Reproduce exactly the section that begins at the line containing "Write part 2" and ends at the line containing "where, mat, smooth=False)", both lines included; omit all other lines.

(Scripts that build objects)
* BEGIN *
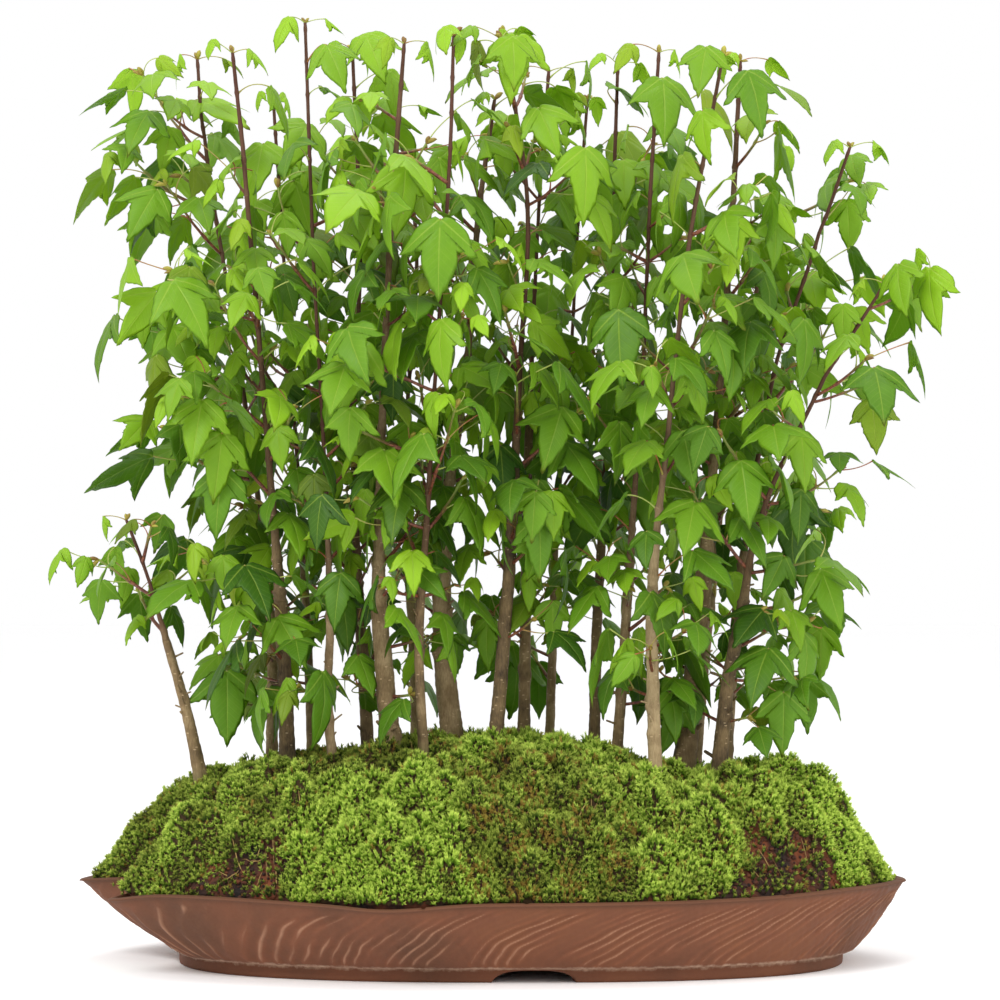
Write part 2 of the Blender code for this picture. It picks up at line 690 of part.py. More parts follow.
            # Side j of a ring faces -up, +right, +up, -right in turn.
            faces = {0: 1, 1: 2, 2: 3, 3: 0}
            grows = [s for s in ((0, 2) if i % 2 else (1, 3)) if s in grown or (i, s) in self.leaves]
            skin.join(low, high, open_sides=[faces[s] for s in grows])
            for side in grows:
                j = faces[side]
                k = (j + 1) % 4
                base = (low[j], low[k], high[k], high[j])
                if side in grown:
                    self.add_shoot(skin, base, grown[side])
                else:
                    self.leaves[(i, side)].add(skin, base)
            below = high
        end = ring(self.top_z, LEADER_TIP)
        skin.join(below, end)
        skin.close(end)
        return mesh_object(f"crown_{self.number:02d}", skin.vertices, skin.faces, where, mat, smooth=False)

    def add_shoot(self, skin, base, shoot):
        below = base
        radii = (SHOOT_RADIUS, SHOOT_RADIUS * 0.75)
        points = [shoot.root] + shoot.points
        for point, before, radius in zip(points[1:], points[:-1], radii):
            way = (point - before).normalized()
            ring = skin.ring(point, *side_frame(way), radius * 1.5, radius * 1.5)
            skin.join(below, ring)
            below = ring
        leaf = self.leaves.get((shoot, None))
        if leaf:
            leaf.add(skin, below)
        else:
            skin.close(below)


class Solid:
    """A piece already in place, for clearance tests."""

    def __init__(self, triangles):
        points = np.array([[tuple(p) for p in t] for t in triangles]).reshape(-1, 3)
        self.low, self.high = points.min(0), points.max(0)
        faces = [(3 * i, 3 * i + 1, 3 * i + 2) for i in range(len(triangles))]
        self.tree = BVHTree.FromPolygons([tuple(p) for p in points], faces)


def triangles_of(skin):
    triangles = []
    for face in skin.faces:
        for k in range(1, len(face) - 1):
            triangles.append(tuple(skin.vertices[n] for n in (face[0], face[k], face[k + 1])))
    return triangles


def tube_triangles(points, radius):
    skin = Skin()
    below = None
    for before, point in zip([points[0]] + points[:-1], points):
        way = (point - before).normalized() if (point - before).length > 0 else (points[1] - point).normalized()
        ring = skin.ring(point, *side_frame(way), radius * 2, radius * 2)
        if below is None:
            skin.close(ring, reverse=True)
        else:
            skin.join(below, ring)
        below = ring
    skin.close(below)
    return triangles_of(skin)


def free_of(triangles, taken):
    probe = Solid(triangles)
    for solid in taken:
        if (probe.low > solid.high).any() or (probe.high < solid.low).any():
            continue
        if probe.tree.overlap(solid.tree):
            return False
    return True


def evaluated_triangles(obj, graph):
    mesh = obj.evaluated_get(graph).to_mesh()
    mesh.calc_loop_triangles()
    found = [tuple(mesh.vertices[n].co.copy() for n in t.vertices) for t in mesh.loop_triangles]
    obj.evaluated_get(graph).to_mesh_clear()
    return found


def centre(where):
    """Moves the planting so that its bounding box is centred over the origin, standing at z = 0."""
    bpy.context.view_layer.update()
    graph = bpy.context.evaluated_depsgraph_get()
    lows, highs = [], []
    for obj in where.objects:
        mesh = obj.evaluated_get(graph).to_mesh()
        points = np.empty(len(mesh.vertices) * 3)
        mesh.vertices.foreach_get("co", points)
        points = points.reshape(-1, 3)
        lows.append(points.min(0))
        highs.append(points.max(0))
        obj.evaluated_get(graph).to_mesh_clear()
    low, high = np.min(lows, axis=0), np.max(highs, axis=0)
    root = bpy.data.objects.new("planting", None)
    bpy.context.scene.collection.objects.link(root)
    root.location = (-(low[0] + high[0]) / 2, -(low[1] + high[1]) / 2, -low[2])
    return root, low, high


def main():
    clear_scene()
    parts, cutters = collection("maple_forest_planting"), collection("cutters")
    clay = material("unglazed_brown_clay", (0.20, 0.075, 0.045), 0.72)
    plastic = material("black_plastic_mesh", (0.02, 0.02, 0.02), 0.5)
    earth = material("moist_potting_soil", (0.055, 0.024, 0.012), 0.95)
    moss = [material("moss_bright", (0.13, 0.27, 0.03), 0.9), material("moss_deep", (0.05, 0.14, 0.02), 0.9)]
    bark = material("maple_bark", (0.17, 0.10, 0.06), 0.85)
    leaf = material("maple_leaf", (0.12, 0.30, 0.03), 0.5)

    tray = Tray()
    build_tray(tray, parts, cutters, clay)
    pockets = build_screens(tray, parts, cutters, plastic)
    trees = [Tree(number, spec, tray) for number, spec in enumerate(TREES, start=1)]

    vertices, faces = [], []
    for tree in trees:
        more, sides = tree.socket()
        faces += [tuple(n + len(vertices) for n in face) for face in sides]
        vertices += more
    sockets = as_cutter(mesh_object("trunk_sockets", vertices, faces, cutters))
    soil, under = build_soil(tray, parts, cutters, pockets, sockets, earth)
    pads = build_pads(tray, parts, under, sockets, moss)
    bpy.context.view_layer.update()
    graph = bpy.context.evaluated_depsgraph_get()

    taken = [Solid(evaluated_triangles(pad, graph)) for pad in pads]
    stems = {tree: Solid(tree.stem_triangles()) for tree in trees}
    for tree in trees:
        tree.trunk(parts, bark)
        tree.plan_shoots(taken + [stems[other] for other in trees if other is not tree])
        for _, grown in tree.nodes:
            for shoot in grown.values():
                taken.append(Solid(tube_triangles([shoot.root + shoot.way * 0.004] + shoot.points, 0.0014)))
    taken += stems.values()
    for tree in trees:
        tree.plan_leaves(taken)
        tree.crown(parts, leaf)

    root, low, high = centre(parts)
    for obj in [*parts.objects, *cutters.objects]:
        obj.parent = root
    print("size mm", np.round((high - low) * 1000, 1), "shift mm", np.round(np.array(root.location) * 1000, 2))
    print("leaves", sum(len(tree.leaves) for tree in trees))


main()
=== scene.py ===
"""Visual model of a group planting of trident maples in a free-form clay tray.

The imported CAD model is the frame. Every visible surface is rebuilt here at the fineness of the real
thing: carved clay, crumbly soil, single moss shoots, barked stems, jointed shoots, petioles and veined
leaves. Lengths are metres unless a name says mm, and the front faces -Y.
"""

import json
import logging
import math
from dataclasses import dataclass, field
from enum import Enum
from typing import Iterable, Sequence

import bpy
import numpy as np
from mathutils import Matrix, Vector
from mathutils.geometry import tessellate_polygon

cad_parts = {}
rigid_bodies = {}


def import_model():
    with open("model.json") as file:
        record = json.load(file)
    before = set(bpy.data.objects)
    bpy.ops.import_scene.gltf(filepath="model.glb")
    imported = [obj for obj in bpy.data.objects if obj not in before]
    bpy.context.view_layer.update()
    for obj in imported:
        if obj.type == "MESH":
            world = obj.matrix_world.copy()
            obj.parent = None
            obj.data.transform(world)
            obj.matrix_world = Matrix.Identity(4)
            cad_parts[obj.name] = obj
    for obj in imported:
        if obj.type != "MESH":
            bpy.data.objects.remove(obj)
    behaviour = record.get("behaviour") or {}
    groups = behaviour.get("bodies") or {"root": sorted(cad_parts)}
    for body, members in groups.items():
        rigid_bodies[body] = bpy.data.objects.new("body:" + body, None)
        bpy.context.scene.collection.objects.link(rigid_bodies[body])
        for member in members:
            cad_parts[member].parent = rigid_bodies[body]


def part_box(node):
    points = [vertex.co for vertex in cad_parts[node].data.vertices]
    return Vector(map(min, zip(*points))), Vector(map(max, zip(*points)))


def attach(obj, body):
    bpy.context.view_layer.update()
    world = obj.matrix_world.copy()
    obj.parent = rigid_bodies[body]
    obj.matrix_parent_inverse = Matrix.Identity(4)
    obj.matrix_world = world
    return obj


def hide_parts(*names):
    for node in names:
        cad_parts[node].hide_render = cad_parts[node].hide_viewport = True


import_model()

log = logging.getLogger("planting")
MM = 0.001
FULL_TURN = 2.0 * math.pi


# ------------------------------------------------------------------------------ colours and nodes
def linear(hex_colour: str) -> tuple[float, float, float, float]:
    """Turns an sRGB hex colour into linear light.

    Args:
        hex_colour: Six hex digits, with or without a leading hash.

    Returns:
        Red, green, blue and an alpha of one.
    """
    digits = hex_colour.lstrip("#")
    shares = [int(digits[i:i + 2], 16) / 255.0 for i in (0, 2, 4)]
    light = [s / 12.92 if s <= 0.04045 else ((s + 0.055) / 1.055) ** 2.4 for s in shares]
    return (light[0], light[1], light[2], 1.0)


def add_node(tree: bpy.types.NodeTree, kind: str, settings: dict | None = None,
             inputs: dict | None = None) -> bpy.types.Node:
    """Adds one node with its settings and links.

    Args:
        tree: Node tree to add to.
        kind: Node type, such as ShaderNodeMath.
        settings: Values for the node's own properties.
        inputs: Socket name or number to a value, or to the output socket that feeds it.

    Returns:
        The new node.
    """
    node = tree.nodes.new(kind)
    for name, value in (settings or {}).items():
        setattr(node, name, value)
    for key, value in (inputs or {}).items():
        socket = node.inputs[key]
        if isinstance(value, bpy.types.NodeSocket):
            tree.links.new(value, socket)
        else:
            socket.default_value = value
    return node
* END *
* BEGIN *
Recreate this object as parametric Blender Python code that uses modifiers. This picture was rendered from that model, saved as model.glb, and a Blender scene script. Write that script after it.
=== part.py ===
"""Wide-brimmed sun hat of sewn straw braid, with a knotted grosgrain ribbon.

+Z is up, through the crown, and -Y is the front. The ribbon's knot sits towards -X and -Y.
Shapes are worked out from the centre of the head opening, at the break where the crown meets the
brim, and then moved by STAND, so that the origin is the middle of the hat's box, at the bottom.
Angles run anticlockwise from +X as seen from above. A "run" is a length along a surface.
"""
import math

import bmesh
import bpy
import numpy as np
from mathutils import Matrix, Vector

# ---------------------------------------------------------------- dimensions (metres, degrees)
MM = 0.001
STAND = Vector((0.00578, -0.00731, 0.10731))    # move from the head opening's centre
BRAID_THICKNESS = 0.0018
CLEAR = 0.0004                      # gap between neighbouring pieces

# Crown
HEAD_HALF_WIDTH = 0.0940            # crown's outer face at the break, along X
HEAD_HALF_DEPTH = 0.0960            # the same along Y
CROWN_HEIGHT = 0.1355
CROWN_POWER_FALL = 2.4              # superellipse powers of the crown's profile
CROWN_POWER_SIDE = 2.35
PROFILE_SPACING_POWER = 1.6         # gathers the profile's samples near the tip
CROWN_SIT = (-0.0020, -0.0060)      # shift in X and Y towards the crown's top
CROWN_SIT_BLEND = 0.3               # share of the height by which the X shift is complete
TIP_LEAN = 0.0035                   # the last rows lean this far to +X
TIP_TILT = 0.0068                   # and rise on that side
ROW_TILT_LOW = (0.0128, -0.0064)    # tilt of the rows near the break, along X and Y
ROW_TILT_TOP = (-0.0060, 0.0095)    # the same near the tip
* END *
--- WRITTEN REPLY ---
Write part 2 of the Blender code for this picture. It picks up at line 690 of part.py. More parts follow.
            # Side j of a ring faces -up, +right, +up, -right in turn.
            faces = {0: 1, 1: 2, 2: 3, 3: 0}
            grows = [s for s in ((0, 2) if i % 2 else (1, 3)) if s in grown or (i, s) in self.leaves]
            skin.join(low, high, open_sides=[faces[s] for s in grows])
            for side in grows:
                j = faces[side]
                k = (j + 1) % 4
                base = (low[j], low[k], high[k], high[j])
                if side in grown:
                    self.add_shoot(skin, base, grown[side])
                else:
                    self.leaves[(i, side)].add(skin, base)
            below = high
        end = ring(self.top_z, LEADER_TIP)
        skin.join(below, end)
        skin.close(end)
        return mesh_object(f"crown_{self.number:02d}", skin.vertices, skin.faces, where, mat, smooth=False)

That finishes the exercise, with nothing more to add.